For a memorial piece written
so soon after the event, Bax does not indulge
in histrionics; he does not stamp and rage; and
while the music is imbued with Bax's stunned
reaction to the news from Ireland, he gives us
no clue to its non-musical imagery, not even
a dedication. His first audiences presumably
related it to the war in France, certainly Bax
made no mention of Ireland. Yet, here Bax dreams
of the distant past and presents a bardic song
to 'Cathleen ní Hoolihan'.
Bax made his reputation
as the composer of elaborate impressionistic
orchestral scores, including seven highly individual
symphonies, orchestral tone poems, concertos,
choral music, but also much chamber music, piano
music and songs. After the First World War Bax
emerged as a major figure as these scores began
to be heard in quick succession. Several were
informed by Bax's ongoing reaction to events
in Ireland (and, indeed, a poetry pamphlet, A Dublin
Ballad and other poems, printed under Bax's
pseudonym, had been banned by the censor in Ireland
in 1918).
After the Elegiac
Trio, Bax had written an In Memoriam, this
time scoring it for cor anglais, harp and string
quartet, and he followed it with the Harp
Quintet which was written in 1919, probably
at much the same time that he made his first
visit to Ireland after the War. Again in a
single movement, the sound of the harp is important
in creating the music's character and impact.
Here again the overall mood is sorrowful. However,
the boldly, even dramatically, lyrical opening
by the string quartet (the harp only accompanying
and adding occasional touches of colour) sets
the mood, but with the arrival of the sustained
second subject the harp is now boldly accompanying.

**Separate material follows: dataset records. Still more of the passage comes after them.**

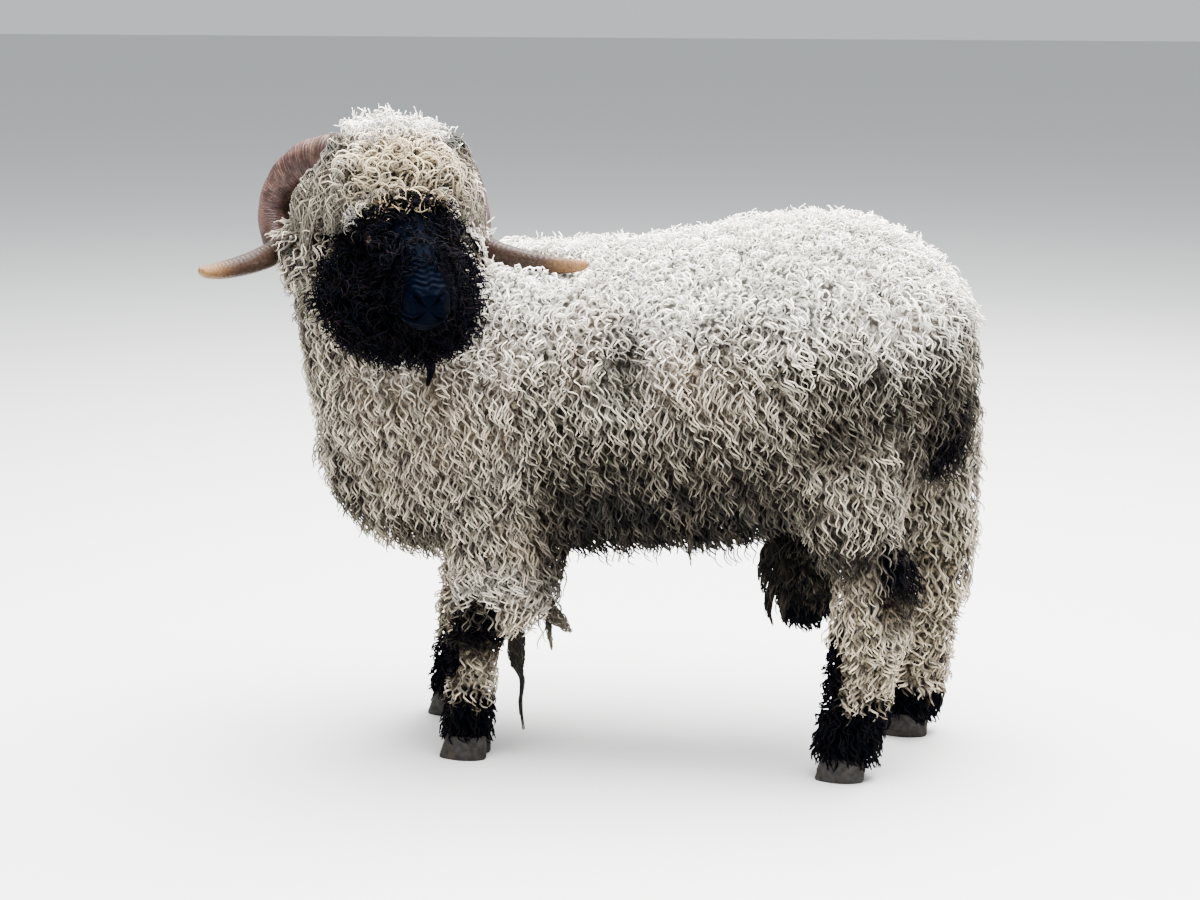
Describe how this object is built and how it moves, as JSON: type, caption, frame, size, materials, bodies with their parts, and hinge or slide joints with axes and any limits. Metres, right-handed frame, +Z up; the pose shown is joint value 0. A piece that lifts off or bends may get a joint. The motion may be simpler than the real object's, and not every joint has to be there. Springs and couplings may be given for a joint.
{
  "type": "valais blacknose ram",
  "caption": "Life-size still model of a long-woolled horned ram, standing square with its head turned to its left.",
  "frame": {"origin": "on the floor, under the middle of the whole ram's bounding box", "axes": "+Z up, the ram faces -X, its left side is towards -Y"},
  "size_m": [1.209, 0.6882, 1.093],
  "materials": {
    "fleece": "matt curled wool",
    "black_wool": "soft black wool",
    "dark_skin": "dark skin with short wool",
    "horn": "ringed horn",
    "hoof": "dull hoof horn",
    "eye": "wet eye"
  },
  "bodies": {
    "root": {"torso": "fleece", "neck": "fleece", "tail": "fleece", "head": "black_wool", "scrotum": "dark_skin", "foreleg_left": "fleece", "foreleg_right": "fleece", "hindleg_left": "fleece", "hindleg_right": "fleece", "ear_left": "black_wool", "ear_right": "black_wool", "eye_left": "eye", "eye_right": "eye", "horn_left": "horn", "horn_right": "horn", "hoof_fore_left_a": "hoof", "hoof_fore_left_b": "hoof", "hoof_fore_right_a": "hoof", "hoof_fore_right_b": "hoof", "hoof_hind_left_a": "hoof", "hoof_hind_left_b": "hoof", "hoof_hind_right_a": "hoof", "hoof_hind_right_b": "hoof"}
  },
  "joints": []
}
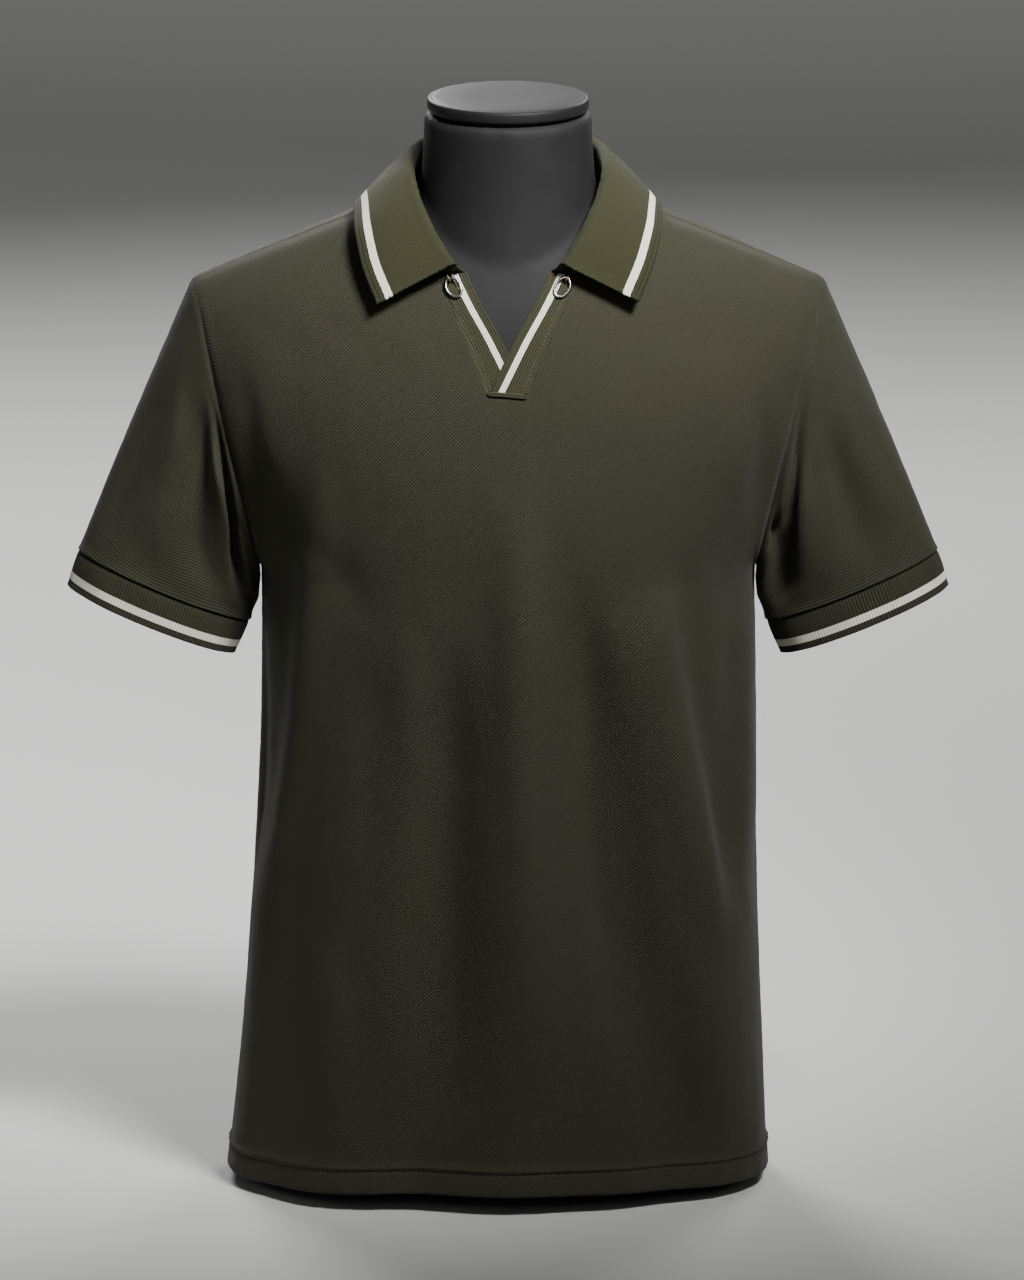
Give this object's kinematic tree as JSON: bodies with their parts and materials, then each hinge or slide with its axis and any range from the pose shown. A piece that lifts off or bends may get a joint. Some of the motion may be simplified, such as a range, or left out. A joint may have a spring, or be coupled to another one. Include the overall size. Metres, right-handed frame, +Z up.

Bax seems to be telling au unwritten story,
with spectral interludes and a dramatic faster
episode with dissonant string accompaniment.
Inevitably none of them last; the harpist muses
again and again on some private grief. Towards
the end Bax writes sonorously for the strings,
the bold harp accompaniment suggesting some
bardic recounting of legends of long ago. Eventually
the music fades in a long-drawn twilight evocation.
Here Bax's first harpist was Gwendolen Mason,
a well-known British player of the period.
Eight years passed before
Bax wrote the next work on the current programme.
In the mid-1920s a new musical influence entered
Bax's life, when another harpist, Maria Korchinska,
became active on the London concert platform,
encouraging him to write more virtuosically for
the instrument. The first musical outcome of
this was Bax's four movement Fantasy Sonata, which
is dated April 1927 and was first performed at
a concert of his chamber music at the Grotrian
Hall on 10th June that year. Bax takes the harp
and viola and treats them as the perfect romantic
medium, writing for the two with great resource,
always alert for an original instrumental timbre.
Although the music plays continuously (with a
brief break between the third and fourth movements)
this is, unusually for Bax, in four movements.
First comes an energetic Allegro molto, and
the listener should particularly note the opening
viola theme; other ideas develop from it and
it signals the progress from movement to movement,
and reappears at the end. Towards the end of
the first movement a cadenza leads into the dancing Allegro
moderato. If this is a scherzo it is a thistledown
impression, soon leading into tender, light and
poetical passages. The slow movement follows,
an elegiac Lento espressivo, a rhapsodic
and passionate song for the viola. In the final Allegro the
main theme returns and the work ends brilliantly.
Soon afterwards Bax was
commissioned to produce a sonata (at first called
'Sonatina') for flute and harp for Korchinska
to play with her husband, Count Benckendorff – the
son of the last Czarist ambassador to London – in
April 1928, but it did not achieve a wider audience
as it remained the property of the Benckendorffs
and was not published. As a result the music
was little known, and when Bax later re-scored
the music as his Concerto for Seven Instruments – in
fact a septet – no-one noticed that it
was an arrangement. The music is in Bax's more
customary three movements. Both themes of the
first movement, an Allegro moderato, have
a folk-like feel to them, the second appearing
to borrow a phrase from the folk-tune 'Down
by the Sally Gardens', but the overall effect
is high-spirited and outgoing. The second movement, Cavatina, is
marked Lento, and is in marked contrast,
surely Bax thinking back to the events of a dozen
years before. Here the chromatic flute line and
wistful overall mood have a strongly elegiac
tinge. Bax pulls himself together in the concluding Moderato
giocoso, where we find one of those dancing
movements which occur in many of his works, and
which are surely derived from his own memories
of Irish folk-dances with his friends in the
west. The contrasted second subject tune is introduced
by the harp, but before he can become too introspective
again, the mood lightens and the work ends exuberantly.